INSTRUCTIONS FOR THE TASK ->
Every line of the material is to be repeated exactly as it stands.

Start of INFORMATION SUPPLIED

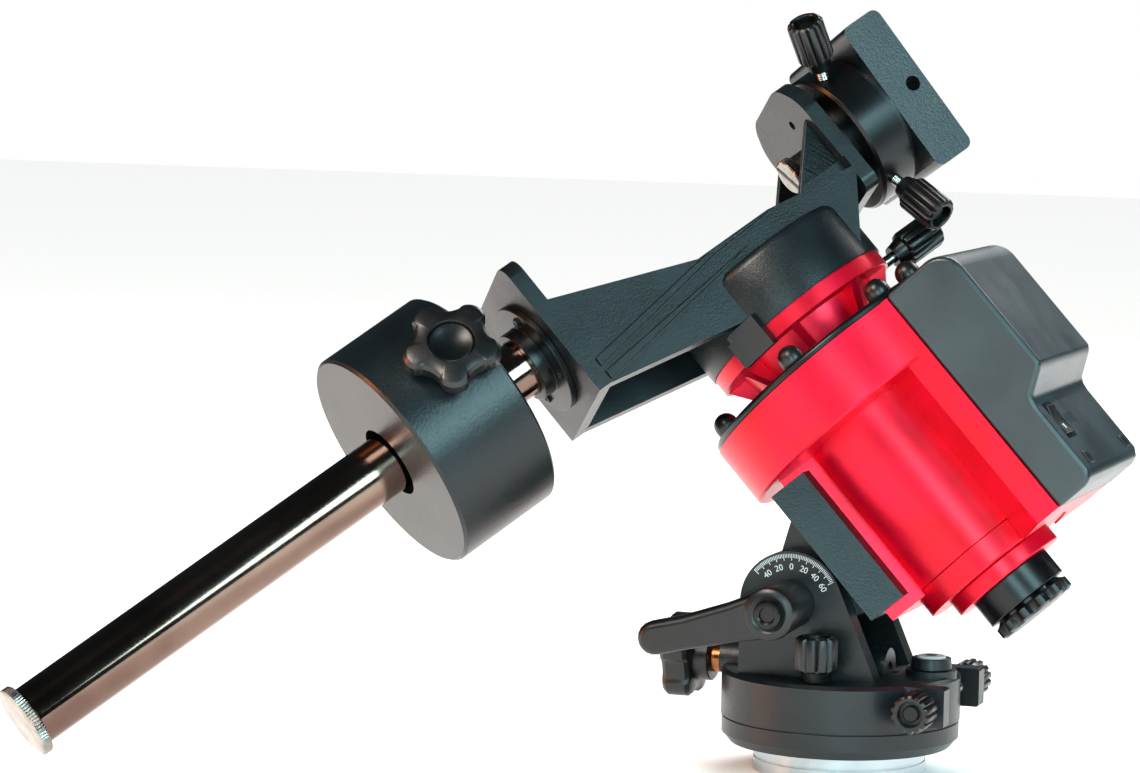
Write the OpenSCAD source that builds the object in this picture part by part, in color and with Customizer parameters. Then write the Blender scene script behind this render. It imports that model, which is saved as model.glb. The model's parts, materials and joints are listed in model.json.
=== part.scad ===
// Portable equatorial mount: a tilting, motor-driven polar axis on an altitude and azimuth base,
// with a declination arm, a counterweight on its shaft and a clamp for an instrument.
// Millimetres, +Z up. The origin is the mouth of the tripod thread, under the base.
// X lies in the meridian, so the polar axis leans in the XZ plane.

/* [Pose at rest] */
// Height of the polar axis above the horizon, in degrees
latitude = 47.7; // [46:0.1:50]
// Turn of the declination arm about the polar axis, in degrees
hour_turn = 38.3; // [30:0.1:46]
// Turn of the instrument clamp about the declination axis, in degrees
dec_turn = 9.3; // [0:0.1:20]

/* [Base] */
// Radius of the round base
base_r = 40.25; // [40:0.25:42]
// Height of the bright adapter that meets the tripod
adapter_h = 10; // [9:0.5:12]
// Radius of the adapter
adapter_r = 29; // [27:0.5:31]
// Height of the fixed ring of the base
ring_h = 9; // [8.5:0.5:10]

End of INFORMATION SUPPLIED

COMPLETE ANSWER ->
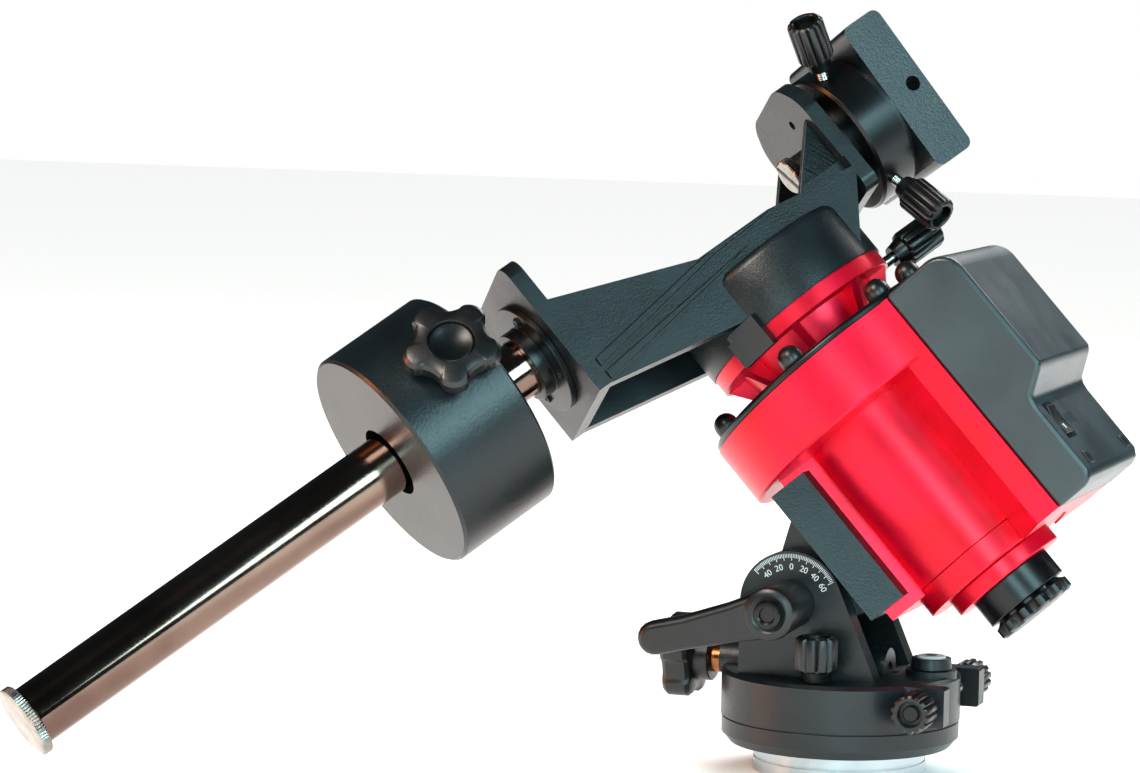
Write the OpenSCAD source that builds the object in this picture part by part, in color and with Customizer parameters. Then write the Blender scene script behind this render. It imports that model, which is saved as model.glb. The model's parts, materials and joints are listed in model.json.
=== part.scad ===
// Portable equatorial mount: a tilting, motor-driven polar axis on an altitude and azimuth base,
// with a declination arm, a counterweight on its shaft and a clamp for an instrument.
// Millimetres, +Z up. The origin is the mouth of the tripod thread, under the base.
// X lies in the meridian, so the polar axis leans in the XZ plane.

/* [Pose at rest] */
// Height of the polar axis above the horizon, in degrees
latitude = 47.7; // [46:0.1:50]
// Turn of the declination arm about the polar axis, in degrees
hour_turn = 38.3; // [30:0.1:46]
// Turn of the instrument clamp about the declination axis, in degrees
dec_turn = 9.3; // [0:0.1:20]

/* [Base] */
// Radius of the round base
base_r = 40.25; // [40:0.25:42]
// Height of the bright adapter that meets the tripod
adapter_h = 10; // [9:0.5:12]
// Radius of the adapter
adapter_r = 29; // [27:0.5:31]
// Height of the fixed ring of the base
ring_h = 9; // [8.5:0.5:10]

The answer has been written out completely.